Just Say Maybe?

Politicians Posture but Rockefeller Reforms Still Elusive

According to activists, the current reform proposals are unacceptable because they exclude groups of drug offenders from judicial diversion—court-ordered treatment instead of prison—and the limitations set on such diversions. There are also issues concerning judicial discretion, the role of prosecutors, and retroactive application. Advocacy groups have also been highly critical of reforms that significantly address only a limited class of offenses in terms of the revision of sentencing parameters and that do nothing about others.

Credico related the story of a woman who is featured in Mothers of the Disappeared's new ad campaign and was in their meetings with the governor, who has two family members in jail under the sentencing laws. Their cases vividly illustrate the shortcomings of the current proposals.

"Her two sons were in prison, one is still there, and her nephew is in prison," said Credico. "Her nephew is serving 15-to-life for a sale of over two ounces of cocaine. Her son is doing 15-to-30 for a $20 bag. Now the difference here is, the governor's bill would help out the guy doing 15-to-life, her nephew, but it wouldn't help her son. So the nephew could conceivably get out immediately while her son would have to continue to do the minimum of his sentence."

"We met with them," said Credico of talks with the governor and other politicians. "They gave us an offer that we refused and [Pataki] certainly doesn't want to be hammered in terms of the hardship horror stories that keep coming out."

When questioned about the lack of legislative activity, Charles Carrier, a spokesperson for Assembly Speaker Sheldon Silver, told the Voice: "We've been very public over the last several months in trying to do as much as we could to get it accomplished this year, because our feeling was this was a real opportunity this year to try to reach an agreement on this subject. . . . I just know that the mandatory sentencing, judicial discretion, the role of the district attorneys, these are all parts of the discussion."

After the assembly passed a strong reform bill in mid June, disagreements with the governor and the senate on a compromise bill led to the current stalemate. However, there is speculation that the entire situation may be smoke-and-mirror "politricks" and some question whether or not some lawmakers are truly engaged in fair play.

"The senate is more conservative than the assembly," explained Credico. "The governor's bill doesn't go far enough. If it went any further, I suppose the senate could knock it down and not bring it up on the floor.

"Pretty much [Senate Majority Leader] Joe Bruno gives the governor what he wants. So the governor can't hide behind that.

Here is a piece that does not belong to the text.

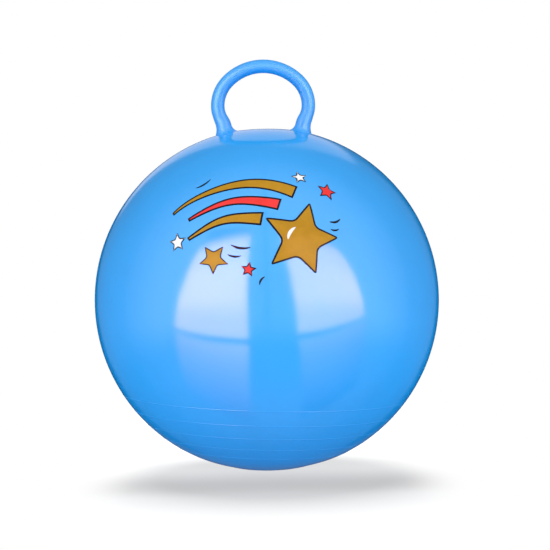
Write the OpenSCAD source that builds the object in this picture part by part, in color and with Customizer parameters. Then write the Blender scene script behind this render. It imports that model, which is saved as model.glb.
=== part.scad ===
// Hopper ball: a blown-up skin with raised grip rings, a hollow hand loop on top and a stoppered air
// valve at the back. Lengths are in millimetres and angles in degrees. The origin is the middle of the
// flat patch that the ball rests on, +Z is up, the printed front faces -Y and the loop stands in the
// XZ plane.

/* [Ball] */
// Width of the blown-up ball across its middle
ball_d = 450; // [400:5:700]
// Thickness of the ball's skin
skin_t = 1.1; // [0.8:0.1:3]
// Radius of the flat patch that the ball's own weight presses against the ground
rest_r = 40; // [20:1:60]

/* [Grip rings] */
// How many raised rings run round the lower half
ring_count = 5; // [1:1:7]
// Angle of the highest ring below the middle of the ball
ring_first = 34.3; // [25:0.1:36]
// Angle from one ring to the next
ring_step = 6.55; // [4:0.05:7]
// Radius of a ring's rounded back
ring_r = 0.7; // [0.5:0.05:1]
// How far a ring stands out of the skin
ring_h = 0.4; // [0.2:0.05:0.45]

/* [Hand loop] */
// Width of the loop from outside to outside
loop_w = 136; // [124:1:150]
// Height of the loop's top above the top of the ball
loop_h = 89; // [80:1:100]
// Height of the loop's widest place above the top of the ball
wide_h = 29; // [25:0.5:34]
// How far the middle of each foot stands in from the middle of the tube at the widest place
foot_in = 9.6; // [4:0.1:14]
// Thickness of the loop's hollow tube
tube_d = 17.7; // [14:0.1:22]
// Thickness of the tube's wall
tube_t = 2.2; // [1.5:0.1:4]
// Radius of the fillet that spreads each foot inwards over the ball
fillet_r = 8; // [4:0.5:12]

/* [Valve seat] */
// Angle of the valve below the middle of the ball, at the back
valve_drop = 15; // [5:1:25]
// Radius of the hole that the plug closes
bore_r = 4; // [3:0.1:5]
// Thickness of the sleeve's wall round the bore
sleeve_t = 3; // [2:0.1:5]
// How far the sleeve reaches in from the skin
sleeve_l = 18; // [12:1:30]
// Thickness of the neck that fills the hole in the skin
neck_t = 2; // [1.5:0.1:4]
// How far the outer lip reaches over the skin
lip_w = 2.2; // [1:0.1:5]
// How far the outer lip stands out of the skin
lip_t = 0.9; // [0.6:0.1:2]
// How far the inner flange reaches under the skin
flange_w = 6.5; // [3:0.5:12]
// Thickness of the inner flange
flange_t = 1.6; // [1:0.1:3]

/* [Valve plug] */
// Radius of the plug's head
head_r = 7; // [6:0.1:9]
// Thickness of the plug's head
head_t = 1.8; // [1.2:0.1:3]
// Clearance round the head in its recess
head_gap = 0.3; // [0.1:0.05:0.6]
// Length of the plug's stem under its head
stem_l = 20; // [14:1:30]
// How many sealing beads run round the stem
bead_count = 3; // [1:1:4]
// How far a bead stands out of the stem
bead_h = 0.35; // [0.2:0.05:0.6]
// Clearance between the beads and the bore
bead_gap = 0.05; // [0.02:0.01:0.1]
// Radius of the thumbnail notch in the head's edge
notch_r = 2.2; // [1.5:0.1:3]

/* [Hidden] */
$fn = 288;

// How far a cut runs past what it cuts
overrun = 1;
// Segments round a bead or a ring's back
small_fn = 24;
// Sides round the loop's tube
tube_sides = 20;
// Most that the loop's path turns from one ring of points to the next
turn_step = 6.5;
// Turn of the shoulder between the side and the arch of the loop
shoulder = 45;
// Heights of the lowest rings of points above the ball, in fillet radii
fillet_shares = [-0.6, -0.2, 0, 0.1, 0.22, 0.38, 0.58, 0.8, 1];
// Share of the fillet that the outer side of a foot keeps
outer_fillet_share = 0.06;
// Taper of the stem's tip, as shares of its radius and its length
tip_r_share = 0.6;
tip_l_share = 0.15;
// Places of the first and last bead along the stem
bead_shares = [0.25, 0.75];

sea_blue = [0.25, 0.65, 0.96];
valve_blue = [0.2, 0.55, 0.88];
plug_white = [0.93, 0.94, 0.94];

ball_r = ball_d / 2;
centre_z = sqrt(pow(ball_r, 2) - pow(rest_r, 2));
tube_r = tube_d / 2;

// Height of the ball's outside at a distance from its upright axis
function ball_top(x) = centre_z + sqrt(pow(ball_r, 2) - pow(x, 2));

// The loop's path is an S from each foot to the widest place, then a bend, then the arch over the top.
// The bend and the arch meet at the shoulder, where a line through both their centres slopes at 45 degrees.
half_w = loop_w / 2 - tube_r;
half_h = loop_h - wide_h - tube_r;
foot_x = half_w - foot_in;
foot_z = ball_top(foot_x);
wide_z = ball_top(0) + wide_h;
bend_in = (half_w - half_h) / (2 - sqrt(2));
bend_r = half_w - bend_in;
arch_r = bend_r + bend_in * sqrt(2);
lean = 2 * atan(foot_in / (wide_z - foot_z));
sway_r = (wide_z - foot_z) / sin(lean) / 2;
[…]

There's a lot of talk about that the governor would tell Bruno, 'Look, we're going to come up with this great package; don't bring it up on the senate floor and I could say that I tried.' And so the governor is aware that people think that he might do that already."

Rodriguez has a different perspective. "In our conversations with the governor's office and the assembly," said Rodriguez, "I think that there's some serious intent to make something happen to reform the Rockefeller drug laws, but people need to come closer to the middle and there needs to be more negotiation and it's unfortunate that we haven't had that yet because it's just time for it."

However, with Cuomo's new initiative, going through the motions of reform without any significant movement may no longer suffice. "He's the first statewide mainstream politician who has urged repeal of the laws rather than some kind of reform," said Gangi of Cuomo. "When you have a credible and mainstream candidate for governor calling for repeal, it's important for two reasons. It undermines the argument that repeal is an unrealistic position and also it puts some pressure on McCall and the governor to take stronger positions for reform."

For the most part, aside from scattered allusions, until Cuomo's call for repeal, the drug laws were marginalized as a campaign issue with the most significant items coming from columnists and editorials. Considering that statewide elections are right around the corner, the lack of focus on the landmark issue is yet another trait indicative of the bizarre nature of New York politics. With these recent developments, it's reasonable to speculate that the whispers of negotiations will increase a few decibels and legislation may actually materialize.